The ‘ideal time’ to take hydrangea and lavender cuttings to ‘increase your stock’ for free

Cuttings can be taken from almost any established plant to create a fresh version of it, and there are several ways to do it. 

Not only will taking cuttings allow gardeners to produce several new plants from an existing one for free, but they are also a good way of propagating tender plants that might not survive a harsh winter. 

Two plants that gardeners may be intrigued to know when and how to take cuttings from are hydrangeas and lavender.

Before gardeners can learn how to take cuttings they need to know what time of year it is best to do so.

Gardening experts at Henry Street Garden Centre have shared when and how to take plant cuttings that should be followed for hydrangea and lavender plants.

They claimed that September/October is “the ideal time to take cuttings” from your favourite strains of tender perennials to “increase your stock for next spring or to make sure they live on if the parent plants do not survive the winter”. 

There are a large number of plants that can be propagated from cuttings. Some examples include pelargoniums, fuschias, begonia, hydrangea, boxwood, lavender, chrysanthemum and gardenia.

In order to take cutting from lavender and hydrangeas, gardeners will need a healthy mother plant from which to take the cuttings, clean sharp secateurs, a small plant pot or tray filled with compost and sharp sand, a polythene bag and a label and pencil with which to mark up the completed cuttings.

Begin by watering the compost so it is slightly damp. Cut off a fresh healthy, non-flowering side shoot from the mother plant just below the first set of leaves on that shoot. 

The experts urged: “Don’t take a long cutting – the healthiest part is always near the growing tip so short cuttings are best.”

Remove the lower leaves, including any tiny, new ones. Then make another clean cut just below that exposed leaf nodule. The gardening gurus explained that this is where a lot of growth hormones are contained and is therefore “the best place for the new roots to grow from”. 

If it is a particularly leafy shoot remove a few more leaves to reduce the stress on the cutting as “excess leaves will just sap the plant’s energy”.

The experts added: “You must leave some leaves on, however, or the cutting will not be able to breathe at all! If the only leaves you have are very large, then just cut them in half.”

While many plants will form roots without rooting hormone, the use of a rooting hormone “increases the chance that the new plant will thrive”. Before putting the plant into the compost, pour a little rooting hormone out of the container, moisten the end of the cutting and dip or roll the bottom a few inches in the rooting powder. 

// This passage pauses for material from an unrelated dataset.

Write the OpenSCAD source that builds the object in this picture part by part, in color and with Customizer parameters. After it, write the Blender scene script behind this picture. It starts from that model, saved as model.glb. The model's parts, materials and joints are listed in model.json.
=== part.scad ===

Using the pencil upside down, make a hole in the compost, alongside the side of the pot where the roots will find it easier to grow. Slip the cutting into the hole and gently firm the compost around it. Mark up the cuttings by writing the name of the plant and the date the cutting was made on the label.

Place the polythene bag over the pot and this acts as a “mini propagator”, helping to prevent too much evaporation and keeping the moisture in the pot which will “encourage the new cutting to grow”. 

The experts instructed: “Take the bag off to let in air if it looks too humid inside, and don’t let the bag touch any leaves or they will just rot.”

Once the roots have taken, gardeners can remove the plastic bag and the new plants will survive just fine, but “don’t expect 100 percent success rate” as some cuttings “will always die”. 

The “best way” to keep successful cuttings healthy over the winter is to keep them on a windowsill indoors, but they should also survive in an unheated greenhouse or porch if the compost is kept almost dry from October until late March.